What this task involves: In the listing below, find the line containing "outer_link();" and the line containing "return low, high". Repeat exactly those two lines and every line between them, nothing more.

Dataset content:
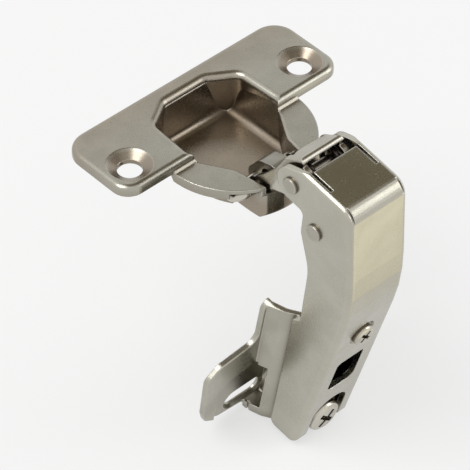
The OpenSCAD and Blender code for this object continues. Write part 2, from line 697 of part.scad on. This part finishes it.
// The dish's outline grown by g, on both wings, between two heights
module dishes(g, y0, y1) {
    for (s = [0, 1])
        mirror([s, 0, 0])
            deep(y0, y1)
                polygon(loop_outline(grown(dish_points, g)));
}
body_front = [[10.2, -6, 0], [10.2, 33, 2.2], [body_w / 2 + 0.1, 33, 0], [body_w / 2 + 0.1, 41, 0]];
module body_solid(g) {
    intersection() {
        translate([0, 0, -20])
            linear_extrude(80)
                polygon(loop_outline(body_section(g)));
        across(-20, 20)
            polygon(loop_outline([for (p = body_side) [p[0] - (p[0] == body_h ? g : 0), p[1] + (p[1] > 20 ? 12 : -12) * g, p[2]]]));
    }
}
module mounting_plate() {
    dish_loop = loop_outline(dish_points);
    dish_rim = [for (i = [len(dish_loop) - 1 : -1 : 0]) dish_loop[i]];
    color([0.68, 0.67, 0.62])
        difference() {
            union() {
                wings();
                intersection() {
                    body_solid(0);
                    deep(-1, 20)
                        polygon(loop_outline(concat(body_front, mirrored(body_front))));
                }
                // Narrow feet under the flanks
                for (s = [-1, 1])
                    translate([s > 0 ? body_w / 2 + 0.9 : -body_w / 2 - 2.3, 0, 13])
                        cube([1.4, wing_h, 14]);
                intersection() {
                    dishes(1.1, 0, wing_h - 0.4);
                    deep(-1, wing_h)
                        polygon(loop_outline(wing_points));
                }
            }
            dishes(0, plate_sheet, 5.3);
            // Rounded rim of the dish
            for (s = [0, 1])
                mirror([s, 0, 0])
                    intersection() {
                        rotate([90, 0, 0])
                            mirror([0, 0, 1])
                                edge_cutter(dish_rim, 0.8, wing_h);
                        deep(-1, wing_h + 0.6)
                            translate([9, -9])
                                square([20, 40]);
                    }
            difference() {
                body_solid(plate_sheet);
                for (s = [-1, 1])
                    translate([s > 0 ? body_w / 2 + 0.9 : -body_w / 2 - 2.3, -2, 13])
                        cube([1.4, 2 + wing_h - plate_sheet + 0.2, 14]);
                dishes(plate_sheet, -2, 5.3 + plate_sheet);
                // Threaded collar of the fixing screw
                translate([0, 10.4, 0])
                    rotate([-90, 0, 0])
                        cylinder(r = 4, h = 5);
            }
            translate([0, 5, 0])
                rotate([-90, 0, 0])
                    cylinder(r = 2.42, h = 12);
            // Keyhole slot that takes the side screw's collar
            deep(body_h - 5, body_h + 1)
                polygon([[-1.7, side_screw_z - 3.9], [1.7, side_screw_z - 3.9], [1.7, 50], [-1.7, 50]]);
            translate([-3.2, 10, side_screw_z - 3])
                cube([6.4, body_h - plate_sheet - 10, 11]);
            for (s = [-1, 1])
                translate([s * slot_x, 0, 0]) {
                    slot_prism(slot_w / 2, slot_l, -1, 3);
                    slot_funnel(slot_w / 2, seat_w / 2 + 0.05, plate_sheet - 0.7, plate_sheet + 0.05);
                }
            translate([-40, -5, -20])
                cube([80, 5, 80]);
        }
}

cup();
cup_staple();
outer_link();
inner_link();
front_rivet();
rear_rivet();
link_spring();
front_washer_left();
front_washer_right();
rear_spacer_left();
rear_spacer_right();
arm();
side_screw();
fixing_screw();
mounting_plate();
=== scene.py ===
# A concealed cup hinge in satin nickel: its finishes, the threads of its two screws,
# the studio around it, and the camera.
import math

import bpy
from mathutils import Matrix, Vector


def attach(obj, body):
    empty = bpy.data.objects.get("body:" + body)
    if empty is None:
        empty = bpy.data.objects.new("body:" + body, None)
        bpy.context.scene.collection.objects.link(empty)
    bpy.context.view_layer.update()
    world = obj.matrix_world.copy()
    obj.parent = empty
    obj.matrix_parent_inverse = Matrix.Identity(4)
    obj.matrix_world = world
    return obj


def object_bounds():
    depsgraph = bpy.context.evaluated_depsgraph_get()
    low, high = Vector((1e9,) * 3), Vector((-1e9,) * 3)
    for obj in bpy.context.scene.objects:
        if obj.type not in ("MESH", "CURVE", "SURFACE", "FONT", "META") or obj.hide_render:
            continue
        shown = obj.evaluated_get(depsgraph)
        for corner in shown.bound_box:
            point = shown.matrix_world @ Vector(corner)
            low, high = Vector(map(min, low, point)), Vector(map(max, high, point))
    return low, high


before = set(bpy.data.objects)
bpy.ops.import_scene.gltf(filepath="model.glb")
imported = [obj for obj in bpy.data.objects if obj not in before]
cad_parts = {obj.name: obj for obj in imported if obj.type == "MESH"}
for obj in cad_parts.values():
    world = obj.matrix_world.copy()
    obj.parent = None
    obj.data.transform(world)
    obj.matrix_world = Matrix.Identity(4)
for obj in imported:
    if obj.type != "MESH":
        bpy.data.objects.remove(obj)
cad_low, cad_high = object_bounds()
MM = 0.001

# ---------------------------------------------------------------- places on the hinge, in mm
FLANGE_TOP = 60.0            # height of the cup's flange
DOOR_SCREW = (24.0, -28.58)  # centre of a countersink, on both sides
FRONT_RIVET = (0, 1.1, 70.09)
REAR_RIVET = (0, 9.52, 63.31)
SIDE_SCREW = (0, 0, 35.2)
FIXING_SCREW = (0, 0, 0)
ACROSS = (0, 1, 1)           # the directions across a rivet's axis
AROUND_SCREW = (1, 0, 1)     # the directions across a screw's axis


def rgb(r, g, b):
    return (r, g, b, 1.0)


WHITE = rgb(1, 1, 1)
# painted shade: the brown-black that corners are darkened towards
CORNER_SHADE_TINT = rgb(0.10, 0.07, 0.045)
BARE_EDGE = rgb(0.78, 0.75, 0.68)
# painted shade: the brown tint that darkens the cup's pocket, box and countersinks
HOLLOW_SHADE_TINT = rgb(0.80, 0.70, 0.64)


# ---------------------------------------------------------------- camera
def set_camera(eye, aim, top, lens):
    """A camera at eye that looks at aim, with top pointing up in the picture."""
    data = bpy.data.cameras.new("hinge_camera")
    camera = bpy.data.objects.new("hinge_camera", data)
    bpy.context.scene.collection.objects.link(camera)
    back = (eye - aim).normalized()
    right = top.cross(back).normalized()
    turn = Matrix((right, back.cross(right), back)).transposed()
    camera.matrix_world = Matrix.Translation(eye) @ turn.to_4x4()
    data.sensor_width = 36
    data.lens = lens
    data.clip_start = 0.02
    data.clip_end = 20
    bpy.context.scene.camera = camera


set_camera(
    eye=Vector((331.82, 258.84, 561.3)) * MM,
    aim=Vector((7.033, -11.8, 40.0)) * MM,
    top=Vector((0, -0.1736, 0.9848)),
    lens=243.2,
)


# ---------------------------------------------------------------- node trees
class Nodes:
    """A node tree, built with one short call per node.

    A keyword of add names an input, with _ for a space, or gives its number as i0, i1 and so on.
    """

    def __init__(self, tree, kinds):
        self.tree = tree
        self.kinds = kinds

    def add(self, kind, settings=None, **sockets):
        node = self.tree.nodes.new(self.kinds + kind)
        for key, value in (settings or {}).items():
            setattr(node, key, value)
        for key, value in sockets.items():
            numbered = key[0] == "i" and key[1:].isdigit()
            self.plug(node.inputs[int(key[1:]) if numbered else key.replace("_", " ")], value)
        return node

    def plug(self, socket, value):
        if isinstance(value, bpy.types.NodeSocket):
            self.tree.links.new(value, socket)
        elif isinstance(value, bpy.types.Node):
            self.tree.links.new(value.outputs[0], socket)
        else:
            socket.default_value = value


class Painter(Nodes):
    """The nodes that colour a surface or the world."""

    def __init__(self, tree):
        super().__init__(tree, "ShaderNode")
        tree.nodes.clear()

    def math(self, operation, a, b=0.0, c=0.0, clamp=False):
        settings = {"operation": operation, "use_clamp": clamp}
        return self.add("Math", settings, i0=a, i1=b, i2=c).outputs[0]

    def vector(self, operation, a, b=(0, 0, 0)):
        """A vector from two, or a number for a length or a dot product."""
        found = self.add("VectorMath", {"operation": operation}, i0=a, i1=b).outputs
        return found["Value" if operation in ("LENGTH", "DOT_PRODUCT") else "Vector"]

    def between(self, value, low, high, to_low=0.0, to_high=1.0):
        return self.add("MapRange", {"clamp": True}, Value=value, From_Min=low, From_Max=high,
                        To_Min=to_low, To_Max=to_high).outputs[0]

    def blend(self, factor, a, b, mode="MIX"):
        node = self.add("Mix", {"data_type": "RGBA", "blend_type": mode}, i0=factor, i6=a, i7=b)
        return node.outputs[2]

    def noise(self, coords, size, detail=2.0, rough=0.5, warp=0.0):
        return self.add("TexNoise", Vector=coords, Scale=1 / size, Detail=detail, Roughness=rough,
                        Distortion=warp).outputs[0]

    def here(self):
        """The place on the piece."""
        return self.add("TexCoord").outputs["Object"]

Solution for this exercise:
outer_link();
inner_link();
front_rivet();
rear_rivet();
link_spring();
front_washer_left();
front_washer_right();
rear_spacer_left();
rear_spacer_right();
arm();
side_screw();
fixing_screw();
mounting_plate();
=== scene.py ===
# A concealed cup hinge in satin nickel: its finishes, the threads of its two screws,
# the studio around it, and the camera.
import math

import bpy
from mathutils import Matrix, Vector


def attach(obj, body):
    empty = bpy.data.objects.get("body:" + body)
    if empty is None:
        empty = bpy.data.objects.new("body:" + body, None)
        bpy.context.scene.collection.objects.link(empty)
    bpy.context.view_layer.update()
    world = obj.matrix_world.copy()
    obj.parent = empty
    obj.matrix_parent_inverse = Matrix.Identity(4)
    obj.matrix_world = world
    return obj


def object_bounds():
    depsgraph = bpy.context.evaluated_depsgraph_get()
    low, high = Vector((1e9,) * 3), Vector((-1e9,) * 3)
    for obj in bpy.context.scene.objects:
        if obj.type not in ("MESH", "CURVE", "SURFACE", "FONT", "META") or obj.hide_render:
            continue
        shown = obj.evaluated_get(depsgraph)
        for corner in shown.bound_box:
            point = shown.matrix_world @ Vector(corner)
            low, high = Vector(map(min, low, point)), Vector(map(max, high, point))
    return low, high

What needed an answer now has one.